La periodista Gemma Nierga fue la que, después del dramático asesinato de Ernest Lluch del año 2000, se saltó el guión, porque le dio la gana. Dijo a los cuatro vientos esa proclama que parecía una apelación clara al diálogo político con la organización terrorista ETA: “Ernest, incluso con la persona que le mató, habría intentado dialogar; ustedes que pueden, dialoguen, por favor”. Al final, el único diálogo ha sido la vengativa represión de la izquierda aberzale.

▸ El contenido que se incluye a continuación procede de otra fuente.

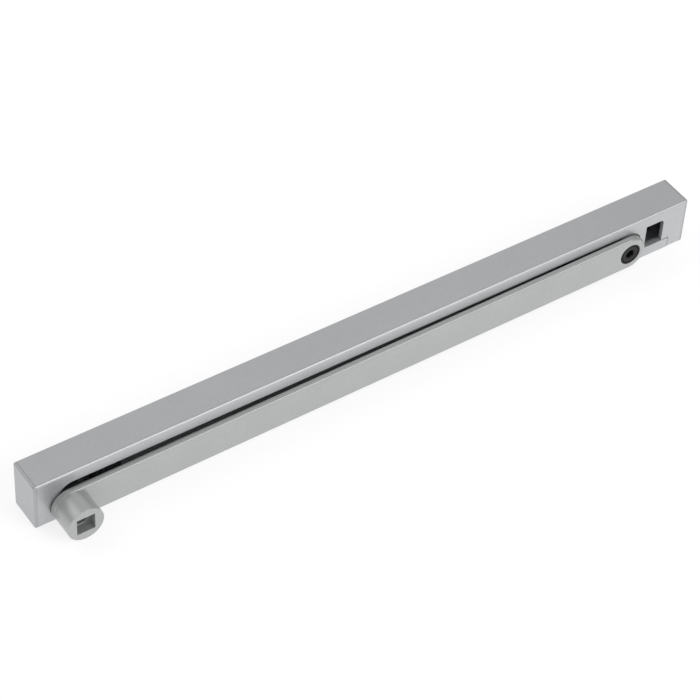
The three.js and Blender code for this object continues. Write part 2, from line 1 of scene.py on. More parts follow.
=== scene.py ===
"""Looks of a door closer's guide rail and lever arm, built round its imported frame.

Shapes are drawn in millimetres in the row frame (+X along the rail, +Y out of its mounting face, +Z up)
and brought to metres when they are finished.
"""

import logging
import math
from collections import Counter
from collections.abc import Callable, Sequence
from dataclasses import dataclass, field, replace
from enum import Enum

import bmesh
import bpy
from mathutils import Matrix, Vector


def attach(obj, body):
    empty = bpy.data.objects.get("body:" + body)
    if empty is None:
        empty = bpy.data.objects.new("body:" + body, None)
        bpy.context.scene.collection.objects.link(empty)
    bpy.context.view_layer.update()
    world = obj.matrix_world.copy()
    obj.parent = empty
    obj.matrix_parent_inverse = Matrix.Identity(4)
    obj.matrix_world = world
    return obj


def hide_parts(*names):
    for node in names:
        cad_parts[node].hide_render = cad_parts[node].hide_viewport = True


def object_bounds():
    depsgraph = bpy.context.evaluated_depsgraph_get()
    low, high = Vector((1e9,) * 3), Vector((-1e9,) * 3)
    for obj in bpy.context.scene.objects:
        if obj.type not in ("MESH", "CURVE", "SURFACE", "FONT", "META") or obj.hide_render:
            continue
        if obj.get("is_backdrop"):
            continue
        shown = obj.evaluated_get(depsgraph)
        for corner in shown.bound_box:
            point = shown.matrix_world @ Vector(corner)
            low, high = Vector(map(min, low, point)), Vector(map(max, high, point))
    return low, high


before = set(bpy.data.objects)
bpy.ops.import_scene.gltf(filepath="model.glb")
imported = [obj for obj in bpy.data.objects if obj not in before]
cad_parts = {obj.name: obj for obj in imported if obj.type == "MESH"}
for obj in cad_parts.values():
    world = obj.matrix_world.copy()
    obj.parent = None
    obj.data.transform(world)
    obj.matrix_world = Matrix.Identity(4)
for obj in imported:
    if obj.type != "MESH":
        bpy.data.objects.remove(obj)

log = logging.getLogger("guide_rail_scene")

Point = tuple[float, float]

MM = 0.001  # in metres; the lengths below are in mm and the angles in degrees
ROUND_STEPS = 96  # straight steps in a full turn of a hub, a neck or a washer
SCREW_STEPS = 64  # the same for a screw
HOLE_STEPS = 48  # the same for a small hole
OVERCUT = 1.0  # how far a tool reaches past what it cuts, or a solid into the one it is joined to
NEAR = 0.01  # how near to a face the edges on it lie
AROUND = 1.0  # how far from an opening or a rim its edges are looked for
WELD = 1e-4  # vertices closer than this are one
LEVEL_UNDER = 0.3  # faces that meet at less than this angle are one
SHARP_OVER = 40  # a rounded piece's edges past this angle are shaded sharp
FLAT_WIDTH = 1.2  # a face wider than this lies on a flat side
GRAIN_SHARE = 0.45  # how much a finish's grain counts beside its cloudiness


# ------------------------------------------------------------------------------------ shapes
class Along(Enum):
    """The axis that an outline is carried along, and so the two axes that it is drawn in."""

    X = "outline in Y and Z"
    Y = "outline in X and Z"

    def place(self, point: Point, depth: float) -> Vector:
        """Puts an outline's point at a depth along the axis.

        Args:
            point: The outline's two coordinates, in mm.
            depth: The distance along the axis, in mm.

        Returns:
            The point in the row frame, in mm.
        """
        u, v = point
        return Vector((depth, u, v)) if self is Along.X else Vector((u, depth, v))


def arc(centre: Point, radius: float, start: float, end: float, steps: int) -> list[Point]:
    """Points on an arc, both ends included.

    Args:
        centre: The arc's centre.
        radius: Its radius.
        start: The angle of its first point, in degrees.
        end: The angle of its last point, in degrees.
        steps: How many straight steps it takes.

    Returns:
        The points, in order.
    """
    turns = [math.radians(start + (end - start) * i / steps) for i in range(steps + 1)]
    return [(centre[0] + radius * math.cos(t), centre[1] + radius * math.sin(t)) for t in turns]


def circle(centre: Point, radius: float, steps: int = ROUND_STEPS) -> list[Point]:
    """A circle's points, without the one that would repeat the first."""
    return arc(centre, radius, 0, 360, steps)[:-1]


def rounded_rectangle(low: Point, high: Point, radii: Sequence[float], steps: int = 8) -> list[Point]:
    """A rectangle with its corners rounded, anticlockwise.

    Args:
        low: Its lowest corner.
        high: Its highest corner.
        radii: The corner radii: lower right, upper right, upper left, lower left.
        steps: Straight steps in each rounded corner.

    Returns:
        The outline's points.
    """
    (left, bottom), (right, top) = low, high
    corners = [(right, bottom, -1, 1), (right, top, -1, -1), (left, top, 1, -1), (left, bottom, 1, 1)]
    outline: list[Point] = []
    for turn, ((x, z, sx, sz), radius) in enumerate(zip(corners, radii)):
        if radius <= 0:
            outline.append((x, z))
            continue
        start = -90 + 90 * turn
        outline += arc((x + sx * radius, z + sz * radius), radius, start, start + 90, steps)
    return outline


def rectangle(low: Point, high: Point) -> list[Point]:
    """A rectangle with square corners, by its lowest and highest corner."""
    return rounded_rectangle(low, high, [0] * 4)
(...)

Quizá por eso Nierga tiene ahora un programa en la televisión pública española, muy aparente, muy bien decorado, que se llama Cafè de idees, como si el café que se da allí fuera café café, y como si ella dialogara con los políticos e intercambiaran eso mismo, unas ideas, buenas ideas, lo que los políticos nunca tienen y lo que los periodistas tampoco nos ofrecen ni por equivocación. Nierga la periodista, en realidad, hace lo de siempre y exactamente lo mismo que hacen el resto de programas de los medios de comunicación. Intenta validar como buena la palabrería política de siempre, el hablar por hablar, la cantinela vacía de quienes no tienen nada más que decir que las obviedades cotidianas, el pan nuestro de cada día del conformismo. Confórmese y deje de quejarse, hombre. Tenemos un sistema político que no funciona, pero la alternativa es el desastre, el caos, la barbarie. El hambre y la miseria de los migrantes, la tiranía y la guerra de la Rusia de Putin. No se despiste. Tenemos mucho más que perder que ganar.

Por eso Gemma Nierga, para hacer pasar al independentismo como una locura criminal de cuatro abuelas nostálgicas, como aquellas estupendas viejecitas de Arsénico por compasión, o de cuatro iluminados crueles que no viven en la realidad que vivimos los demás, hizo una pregunta idiota a Clara Ponsatí. Fue una pregunta para dar miedo a los tibios hombres y mujeres. Una pregunta de adolescente que quiere escandalizarse porque así puede desmadrarse. ¿La independencia de Catalunya vale una vida humana, señora independentista? Sí, naturalmente, dijo ella, seca, la ex consejera del gobierno Puigdemont, que nunca habla por hablar. No se trata de hacer sacrificios humanos, aclara, pero las ideas nobles y justas, recordó la profesora universitaria, siempre cuestan vidas. Es una constatación histórica. La pregunta, vuelvo a decir, es idiota, porque una vez hecha, nos invita a realizar otras inquisiciones. ¿La independencia de Ucrania vale una vida humana? ¿Cuántas vidas humanas si decimos que sí? ¿A partir de cuántos muertos ya nos parece demasiada carnicería a los humanos que practicamos la hipocresía de los buenos sentimientos y de las nulas acciones? ¿Cuántas vidas vale el imperialismo ruso? ¿Y cuántas vidas puede valer el comunismo, el socialismo, la redistribución de la riqueza del planeta? Y España, ¿cuántas vidas vale España y nos ha costado ya España? Porque ni las independencias ni las unidades por la fuerza se logran nunca sin vidas.

Si algo caracteriza al independentismo catalán respecto a otros movimientos separatistas, conjuntamente con el escocés, es que es un movimiento pacifista. Un movimiento que, precisamente, quiere evitar muertes. Que después de la amarga experiencia del terrorismo de ETA no quiere saber nada sobre las ideas de los cafés, de las ideas de las herriko tabernas que nos llevan al desastre como sociedad. A los independentistas catalanes no deben hablarnos de muertos, a nosotros no. El presidente Pere Aragonès criticaba hace pocos días las "proclamas vacías" por defender su gestión gris y deprimente de la política catalana. Tampoco tiene razón. Si no fuera por las proclamas idealistas de muchos de sus predecesores, de muchos de los que se dejaron la piel, la vida, ahora no seríamos un país avanzado.